**DO THIS**
Copy the first line of the material below and every later line through the line containing "plate_arm_width = 15.0", without any other output.

**GIVEN MATERIAL**
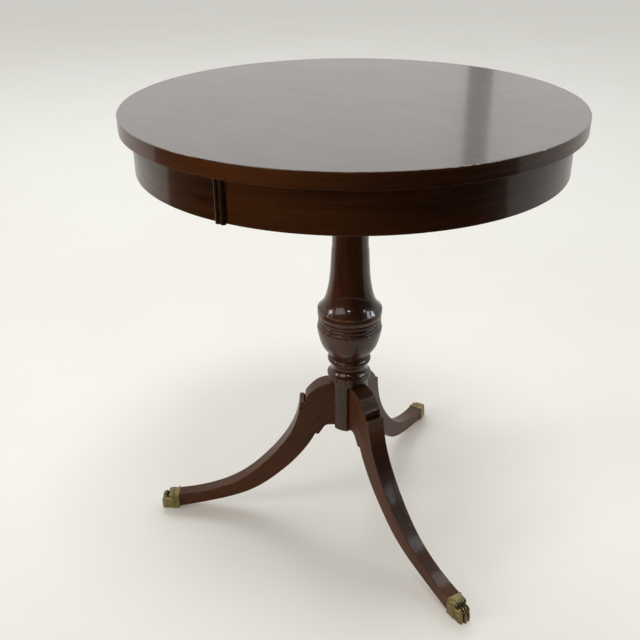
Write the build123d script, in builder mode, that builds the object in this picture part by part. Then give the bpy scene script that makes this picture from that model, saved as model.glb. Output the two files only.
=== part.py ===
"""Round pedestal table: a veneered round top with a deep bent apron, a turned column,
three sabre legs dovetailed into the column's hub, and cast brass paw feet."""

import os
from math import cos, radians, sin, sqrt

from build123d import *

os.makedirs("parts", exist_ok=True)

# ---------------------------------------------------------------- driving dimensions (mm)
table_height = 722.5
top_radius = 330.0
top_thickness = 21.5
veneer_thickness = 1.0
edge_band_thickness = 1.2
top_edge_round = 0.9
top_lower_edge_round = 0.3

apron_overhang = 17.5
apron_depth = 60.5
apron_thickness = 12.0
apron_edge_round = 1.0
seam_azimuth = 237.5
seam_gap = 0.3

reed_radius = 3.7
reed_base = 1.0
reed_below_apron = 0.8

splice_width = 64.0
splice_thickness = 14.0
splice_height = 44.0
glue_block_length = 46.0
glue_block_side = 16.0
glue_block_angles = (25, 68, 112, 155)

bearer_width = 60.0
bearer_thickness = 22.0
bearer_clearance = 0.4
bearer_chamfer = 2.0
mounting_block_radius = 82.0
mounting_block_thickness = 28.0

shaft_radius = 28.3
tenon_radius = 19.0
tenon_end_gap = 0.6
wedge_length = 34.0
wedge_thin = 0.8
wedge_thick = 2.6

hub_radius = 31.0
hub_bottom = 174.5
hub_top = 267.6
leg_seat_radius = 24.0
leg_seat_top = 260.0
leg_seat_bottom = 179.0
dovetail_depth = 11.0
dovetail_neck = 11.0
dovetail_root = 17.0
dovetail_top = 244.0
dovetail_play = 0.1

leg_azimuths = {"left": 180.0, "front": 300.0, "back": 60.0}
knee_thickness = 30.0
ankle_thickness = 23.0
knee_end = 85.0
ankle_start = 235.0
leg_end = 302.0
leg_edge_round = 1.3
side_blend_radius = 1500.0

paw_reach = 335.5
paw_width = 25.5
paw_height = 30.5
cuff_length = 4.0
cuff_wall = 1.7
cuff_corner = 2.0
cuff_bottom = 1.6
cuff_top = 32.4
toe_tenon_end = 323.0
toe_tenon_width = 18.0
toe_tenon_bottom = 3.5
toe_groove_radius = 1.2
toe_groove_slope = 28.0

plate_thickness = 2.0
plate_arm_reach = 24.0
plate_arm_width = 15.0

screw_shank = 2.2
screw_head = 4.2
screw_head_height = 2.4
bearer_screw_places = (-250.0, -130.0, 130.0, 250.0)
bearer_screw_bite = 12.0
block_screw_circle = 62.0
block_screw_bite = 16.0
plate_screw_circle = 17.0
plate_screw_length = 18.0
paw_screw_reach = 312.0
paw_screw_length = 14.0

# ---------------------------------------------------------------- derived places
top_underside = table_height - top_thickness
core_top = table_height - veneer_thickness
core_radius = top_radius - edge_band_thickness
apron_radius = top_radius - apron_overhang
apron_inner = apron_radius - apron_thickness
apron_bottom = top_underside - apron_depth
bearer_bottom = top_underside - bearer_thickness
column_shoulder = bearer_bottom - mounting_block_thickness
tenon_end = top_underside - tenon_end_gap
dovetail_end = leg_seat_radius - dovetail_depth
bearer_azimuths = {"main": seam_azimuth + 45, "cross": seam_azimuth + 135}
bearer_half_length = sqrt(apron_inner**2 - (bearer_width / 2) ** 2) - bearer_clearance


def radial_plane(azimuth):
    """Upright plane through the table's axis: local x runs outwards, local y runs up."""
    a = radians(azimuth)
    return Plane(origin=(0, 0, 0), x_dir=(cos(a), sin(a), 0), z_dir=(sin(a), -cos(a), 0))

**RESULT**
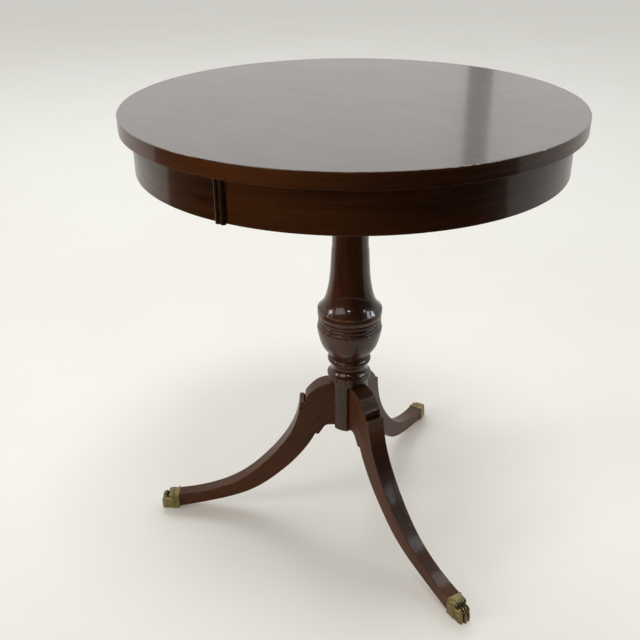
Write the build123d script, in builder mode, that builds the object in this picture part by part. Then give the bpy scene script that makes this picture from that model, saved as model.glb. Output the two files only.
=== part.py ===
"""Round pedestal table: a veneered round top with a deep bent apron, a turned column,
three sabre legs dovetailed into the column's hub, and cast brass paw feet."""

import os
from math import cos, radians, sin, sqrt

from build123d import *

os.makedirs("parts", exist_ok=True)

# ---------------------------------------------------------------- driving dimensions (mm)
table_height = 722.5
top_radius = 330.0
top_thickness = 21.5
veneer_thickness = 1.0
edge_band_thickness = 1.2
top_edge_round = 0.9
top_lower_edge_round = 0.3

apron_overhang = 17.5
apron_depth = 60.5
apron_thickness = 12.0
apron_edge_round = 1.0
seam_azimuth = 237.5
seam_gap = 0.3

reed_radius = 3.7
reed_base = 1.0
reed_below_apron = 0.8

splice_width = 64.0
splice_thickness = 14.0
splice_height = 44.0
glue_block_length = 46.0
glue_block_side = 16.0
glue_block_angles = (25, 68, 112, 155)

bearer_width = 60.0
bearer_thickness = 22.0
bearer_clearance = 0.4
bearer_chamfer = 2.0
mounting_block_radius = 82.0
mounting_block_thickness = 28.0

shaft_radius = 28.3
tenon_radius = 19.0
tenon_end_gap = 0.6
wedge_length = 34.0
wedge_thin = 0.8
wedge_thick = 2.6

hub_radius = 31.0
hub_bottom = 174.5
hub_top = 267.6
leg_seat_radius = 24.0
leg_seat_top = 260.0
leg_seat_bottom = 179.0
dovetail_depth = 11.0
dovetail_neck = 11.0
dovetail_root = 17.0
dovetail_top = 244.0
dovetail_play = 0.1

leg_azimuths = {"left": 180.0, "front": 300.0, "back": 60.0}
knee_thickness = 30.0
ankle_thickness = 23.0
knee_end = 85.0
ankle_start = 235.0
leg_end = 302.0
leg_edge_round = 1.3
side_blend_radius = 1500.0

paw_reach = 335.5
paw_width = 25.5
paw_height = 30.5
cuff_length = 4.0
cuff_wall = 1.7
cuff_corner = 2.0
cuff_bottom = 1.6
cuff_top = 32.4
toe_tenon_end = 323.0
toe_tenon_width = 18.0
toe_tenon_bottom = 3.5
toe_groove_radius = 1.2
toe_groove_slope = 28.0

plate_thickness = 2.0
plate_arm_reach = 24.0
plate_arm_width = 15.0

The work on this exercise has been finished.